The reference here is, among others, to Wigglesworth, The latter, in his reply, does not deign to defend the college against the charge of being a seminary of paganism, but proceeds to attack its defamer: first, because of his manners, next, because of his ways of making money, and lastly, because of the evil fruits of enthusiasm. He grants that an itinerant, who frequently moves from place to place, may have a considerable use in awakening his hearers from a dead and carnal frame. But while such an exhorter may have a manner which is very taking with the people, and a power to raise them to any degree of warmth he pleases, yet in thrusting himself into towns and parishes he destroys peace and order, extorts money from the people, and arouses that pernicious thing—enthusiasm.

This attack was to be expected. The New England clergy, as chosen members of a close corporation, abhorred the disturbers of their professional etiquette and were alarmed at poachers upon their clerical preserves. It not only threatened their social pedestals but it touched their pockets to have these “new lights” taking the people from their work and business and leading them to despise their own ministers.
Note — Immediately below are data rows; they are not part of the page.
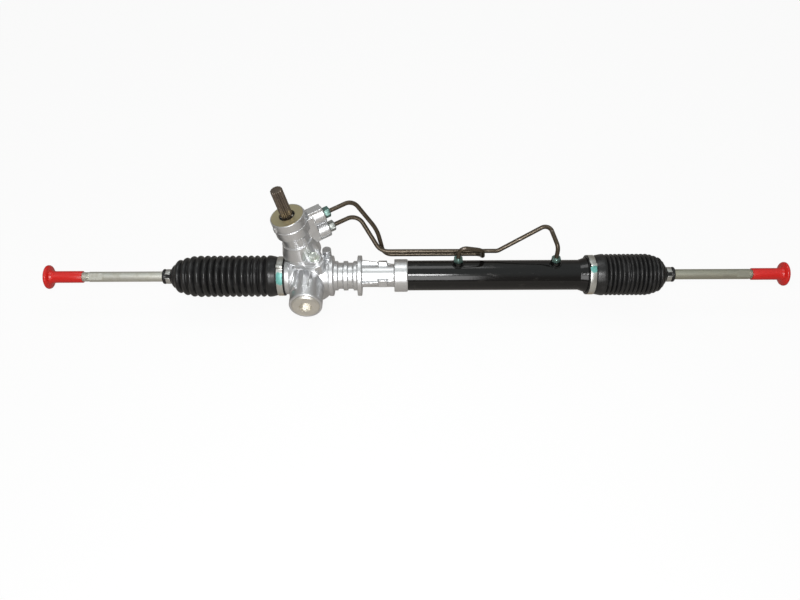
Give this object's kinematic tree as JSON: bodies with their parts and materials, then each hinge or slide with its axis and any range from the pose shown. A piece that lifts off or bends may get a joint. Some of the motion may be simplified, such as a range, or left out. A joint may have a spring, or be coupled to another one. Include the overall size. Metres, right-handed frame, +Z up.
{
  "type": "steering rack",
  "caption": "Hydraulic rack and pinion steering gear with rotary valve tower, power cylinder, bellows, steel lines and capped tie rods.",
  "frame": {"origin": "on the rack's axis, in the middle of the ribbed housing clamp seat", "axes": "+X along the rack towards the cylinder end, +Z up towards the valve tower, -Y towards the rack guide"},
  "size_m": [1.079, 0.1174, 0.2057],
  "materials": {
    "cast_aluminium": "as-cast silver, matt",
    "machined_steel": "machined, bare",
    "zinc_steel": "grey-green zinc plate",
    "yellow_zinc": "yellow zinc plate",
    "black_paint": "gloss black paint",
    "black_rubber": "semi-gloss moulded rubber",
    "seal_rubber": "matt",
    "white_nylon": "moulded",
    "red_plastic": "glossy moulded",
    "line_steel": "dark olive coating",
    "bright_steel": "bright"
  },
  "bodies": {
    "root": {"gear_housing": "cast_aluminium", "valve_housing": "cast_aluminium", "valve_housing_bolts": "yellow_zinc", "valve_housing_o_ring": "seal_rubber", "top_dust_cover": "yellow_zinc", "input_shaft_seal": "seal_rubber", "input_shaft_bearing": "machined_steel", "seal_snap_ring": "machined_steel", "pinion_upper_bearing": "machined_steel", "pinion_seal": "seal_rubber", "lower_bearing_outer_race": "machined_steel", "pinion_end_cap": "zinc_steel", "rack_guide": "cast_aluminium", "rack_guide_pad": "white_nylon", "rack_guide_o_ring": "seal_rubber", "rack_guide_spring": "machined_steel", "rack_guide_plug": "zinc_steel", "cylinder_tube": "black_paint", "left_rack_bushing": "white_nylon", "right_rack_bushing": "white_nylon", "inner_rack_seal": "seal_rubber", "outer_rack_seal": "seal_rubber", "inner_seal_carrier": "cast_aluminium", "end_plug": "cast_aluminium", "end_plug_snap_ring": "machined_steel", "left_cylinder_line": "line_steel", "right_cylinder_line": "line_steel", "valve_line_nuts": "zinc_steel", "cylinder_line_nuts": "zinc_steel", "left_bellows": "black_rubber", "right_bellows": "black_rubber", "left_large_clamp": "bright_steel", "right_large_clamp": "bright_steel"},
    "rack": {"rack_bar": "machined_steel", "piston": "machined_steel", "piston_ring": "white_nylon", "piston_snap_rings": "machined_steel", "left_lock_washer": "machined_steel", "right_lock_washer": "machined_steel", "left_joint_socket": "zinc_steel", "right_joint_socket": "zinc_steel"},
    "left_ball_seat": {"left_ball_seat": "white_nylon"},
    "right_ball_seat": {"right_ball_seat": "white_nylon"},
    "left_tie_rod": {"left_tie_rod": "zinc_steel", "left_small_clip": "bright_steel"},
    "right_tie_rod": {"right_tie_rod": "zinc_steel", "right_small_clip": "bright_steel"},
    "left_cap": {"left_thread_cap": "red_plastic"},
    "right_cap": {"right_thread_cap": "red_plastic"},
    "pinion": {"pinion": "machined_steel", "lower_bearing_inner_race": "machined_steel", "lower_bearing_balls": "machined_steel", "pinion_lock_nut": "machined_steel", "valve_sleeve": "machined_steel", "valve_rings": "white_nylon", "torsion_bar": "machined_steel"},
    "input_shaft": {"input_shaft": "zinc_steel", "torsion_bar_pin": "machined_steel"}
  },
  "joints": [
    {"name": "rack_slide", "type": "slide", "parent": "root", "child": "rack", "axis": [1, 0, 0], "range_m": [-0.052, 0.088], "deforming": ["left_bellows", "right_bellows"]},
    {"name": "pinion_spin", "type": "hinge", "parent": "root", "child": "pinion", "pos_m": [-0.0545, 0.01483, 0], "axis": [-0.2079, 0, 0.9781], "range_deg": [-400.15, 676.48]},
    {"name": "valve_twist", "type": "hinge", "parent": "pinion", "child": "input_shaft", "pos_m": [-0.0545, 0.01483, 0], "axis": [-0.2079, 0, 0.9781], "range_deg": [-4, 4], "stiffness_Nm_per_rad": 100},
    {"name": "left_rod_swing", "type": "hinge", "parent": "rack", "child": "left_ball_seat", "pos_m": [-0.216, 0, 0], "axis": [0, 1, 0], "range_deg": [-18, 18], "deforming": ["left_bellows"]},
    {"name": "left_rod_sweep", "type": "hinge", "parent": "left_ball_seat", "child": "left_tie_rod", "pos_m": [-0.216, 0, 0], "axis": [0, 0, 1], "range_deg": [-10, 10], "deforming": ["left_bellows"]},
    {"name": "left_cap_pull", "type": "slide", "parent": "left_tie_rod", "child": "left_cap", "axis": [-1, 0, 0], "range_m": [0, 0.06]},
    {"name": "right_rod_swing", "type": "hinge", "parent": "rack", "child": "right_ball_seat", "pos_m": [0.429, 0, 0], "axis": [0, 1, 0], "range_deg": [-18, 18], "deforming": ["right_bellows"]},
    {"name": "right_rod_sweep", "type": "hinge", "parent": "right_ball_seat", "child": "right_tie_rod", "pos_m": [0.429, 0, 0], "axis": [0, 0, 1], "range_deg": [-10, 10], "deforming": ["right_bellows"]},
    {"name": "right_cap_pull", "type": "slide", "parent": "right_tie_rod", "child": "right_cap", "axis": [1, 0, 0], "range_m": [0, 0.06]}
  ],
  "couplings": [
    {"joint": "pinion_spin", "follows": "rack_slide", "rad_per_m": 133.97}
  ]
}
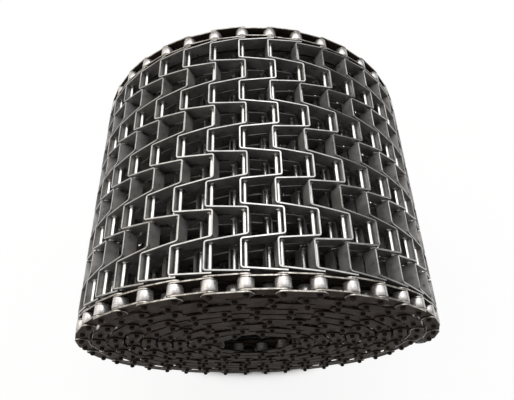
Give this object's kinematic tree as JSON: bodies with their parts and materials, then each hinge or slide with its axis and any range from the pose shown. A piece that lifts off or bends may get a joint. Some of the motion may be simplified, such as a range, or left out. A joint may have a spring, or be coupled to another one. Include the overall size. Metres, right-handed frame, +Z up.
{
  "type": "roll of chain-edge flat-wire conveyor belt",
  "caption": "Conveyor belt of square-wave flat strips hinged on cross rods, with a roller chain along each edge, wound into a roll with a free tail that unrolls.",
  "frame": {"origin": "on the floor under the centre of the roll, midway along its width", "axes": "+Y along the roll axis from the left to the right edge chain, +X towards the side where the free end hangs, +Z up"},
  "size_m": [0.3395, 0.2602, 0.3323],
  "materials": {
    "strip_steel": "cold-rolled strip steel, bright edges",
    "rod_steel": "drawn wire, bright",
    "plate_steel": "stamped chain steel, oiled dark",
    "bush_steel": "turned steel",
    "roller_steel": "tumbled steel, satin"
  },
  "bodies": {
    "coil": {"coil_strips": "strip_steel", "coil_rods": "rod_steel", "coil_pins": "rod_steel", "coil_bushes": "bush_steel", "coil_left_rollers": "roller_steel", "coil_right_rollers": "roller_steel", "coil_left_inner_plates": "plate_steel", "coil_left_outer_plates": "plate_steel", "coil_right_inner_plates": "plate_steel", "coil_right_outer_plates": "plate_steel"},
    "link_1": {"link_1_strip": "strip_steel", "link_1_plates": "plate_steel", "link_1_bushes": "bush_steel"},
    "link_2": {"link_2_strip": "strip_steel", "link_2_plates": "plate_steel", "link_2_rods": "rod_steel"},
    "link_3": {"link_3_strip": "strip_steel", "link_3_plates": "plate_steel", "link_3_bushes": "bush_steel"},
    "link_4": {"link_4_strip": "strip_steel", "link_4_plates": "plate_steel", "link_4_rods": "rod_steel"},
    "link_5": {"link_5_strip": "strip_steel", "link_5_plates": "plate_steel", "link_5_bushes": "bush_steel"},
    "link_1_left_back_roller": {"link_1_left_back_roller": "roller_steel"},
    "link_1_left_front_roller": {"link_1_left_front_roller": "roller_steel"},
    "link_1_right_back_roller": {"link_1_right_back_roller": "roller_steel"},
    "link_1_right_front_roller": {"link_1_right_front_roller": "roller_steel"},
    "link_3_left_back_roller": {"link_3_left_back_roller": "roller_steel"},
    "link_3_left_front_roller": {"link_3_left_front_roller": "roller_steel"},
    "link_3_right_back_roller": {"link_3_right_back_roller": "roller_steel"},
    "link_3_right_front_roller": {"link_3_right_front_roller": "roller_steel"},
    "link_5_left_back_roller": {"link_5_left_back_roller": "roller_steel"},
    "link_5_left_front_roller": {"link_5_left_front_roller": "roller_steel"},
    "link_5_right_back_roller": {"link_5_right_back_roller": "roller_steel"},
    "link_5_right_front_roller": {"link_5_right_front_roller": "roller_steel"}
  },
  "joints": [
    {"name": "link_1_hinge", "type": "hinge", "parent": "coil", "child": "link_1", "pos_m": [0.12613, 0, 0.26522], "axis": [0, -1, 0], "range_deg": [0, 40]},
    {"name": "link_2_hinge", "type": "hinge", "parent": "link_1", "child": "link_2", "pos_m": [0.14068, 0, 0.2444], "axis": [0, -1, 0], "range_deg": [0, 40]},
    {"name": "link_3_hinge", "type": "hinge", "parent": "link_2", "child": "link_3", "pos_m": [0.15189, 0, 0.22161], "axis": [0, -1, 0], "range_deg": [0, 40]},
    {"name": "link_4_hinge", "type": "hinge", "parent": "link_3", "child": "link_4", "pos_m": [0.15949, 0, 0.19737], "axis": [0, -1, 0], "range_deg": [0, 40]},
    {"name": "link_5_hinge", "type": "hinge", "parent": "link_4", "child": "link_5", "pos_m": [0.16333, 0, 0.17226], "axis": [0, -1, 0], "range_deg": [0, 40]},
    {"name": "link_1_left_back_roller_spin", "type": "hinge", "parent": "link_1", "child": "link_1_left_back_roller", "pos_m": [0.12613, -0.12019, 0.26522], "axis": [0, 1, 0], "continuous": true},
    {"name": "link_1_left_front_roller_spin", "type": "hinge", "parent": "link_1", "child": "link_1_left_front_roller", "pos_m": [0.14068, -0.12019, 0.2444], "axis": [0, 1, 0], "continuous": true},
    {"name": "link_1_right_back_roller_spin", "type": "hinge", "parent": "link_1", "child": "link_1_right_back_roller", "pos_m": [0.12613, 0.12019, 0.26522], "axis": [0, 1, 0], "continuous": true},
    {"name": "link_1_right_front_roller_spin", "type": "hinge", "parent": "link_1", "child": "link_1_right_front_roller", "pos_m": [0.14068, 0.12019, 0.2444], "axis": [0, 1, 0], "continuous": true},
    {"name": "link_3_left_back_roller_spin", "type": "hinge", "parent": "link_3", "child": "link_3_left_back_roller", "pos_m": [0.15189, -0.12019, 0.22161], "axis": [0, 1, 0], "continuous": true},
    {"name": "link_3_left_front_roller_spin", "type": "hinge", "parent": "link_3", "child": "link_3_left_front_roller", "pos_m": [0.15949, -0.12019, 0.19737], "axis": [0, 1, 0], "continuous": true},
    {"name": "link_3_right_back_roller_spin", "type": "hinge", "parent": "link_3", "child": "link_3_right_back_roller", "pos_m": [0.15189, 0.12019, 0.22161], "axis": [0, 1, 0], "continuous": true},
    {"name": "link_3_right_front_roller_spin", "type": "hinge", "parent": "link_3", "child": "link_3_right_front_roller", "pos_m": [0.15949, 0.12019, 0.19737], "axis": [0, 1, 0], "continuous": true},
    {"name": "link_5_left_back_roller_spin", "type": "hinge", "parent": "link_5", "child": "link_5_left_back_roller", "pos_m": [0.16333, -0.12019, 0.17226], "axis": [0, 1, 0], "continuous": true},
    {"name": "link_5_left_front_roller_spin", "type": "hinge", "parent": "link_5", "child": "link_5_left_front_roller", "pos_m": [0.16332, -0.12019, 0.14686], "axis": [0, 1, 0], "continuous": true},
    {"name": "link_5_right_back_roller_spin", "type": "hinge", "parent": "link_5", "child": "link_5_right_back_roller", "pos_m": [0.16333, 0.12019, 0.17226], "axis": [0, 1, 0], "continuous": true},
    {"name": "link_5_right_front_roller_spin", "type": "hinge", "parent": "link_5", "child": "link_5_right_front_roller", "pos_m": [0.16332, 0.12019, 0.14686], "axis": [0, 1, 0], "continuous": true}
  ]
}
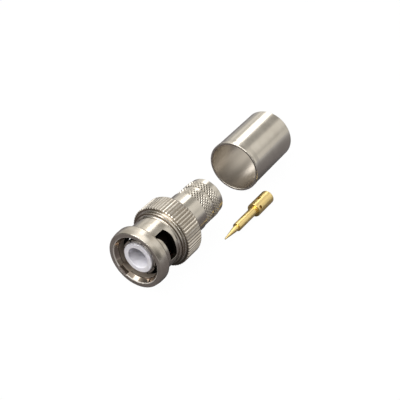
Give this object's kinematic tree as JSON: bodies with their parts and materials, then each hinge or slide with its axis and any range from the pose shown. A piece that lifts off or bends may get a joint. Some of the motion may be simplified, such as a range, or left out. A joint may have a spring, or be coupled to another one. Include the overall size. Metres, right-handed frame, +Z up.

This aspect of the Whitefield controversy shows that the causes of the opposition were largely social and economic, the same causes which worked—though in the other direction—in the opposition to the establishment of English episcopacy in the land. When the New England fathers had both “pence and power,” as Tom Paine would say, it was natural that they should not relish the loss of either, at the expense of high churchmen or low itinerants. But a cause deeper than the economic lay in this outraging of the spirit of the times. This was the age of reason, and the leaders of church and college prided themselves on being of a cool and logical temperament. Hence Wigglesworth's most serious charge against Whitefield is that of irrationality. Enthusiasm, he explains, is a charge of a higher nature than perhaps people are generally aware of. The nature of enthusiasm is to make a man imagine that almost any thought which bears strongly upon his mind is from the Spirit of God, when at the same time he has no proof that it is. In short, to be of an enthusiastic turn is no such innocent weakness as people imagine.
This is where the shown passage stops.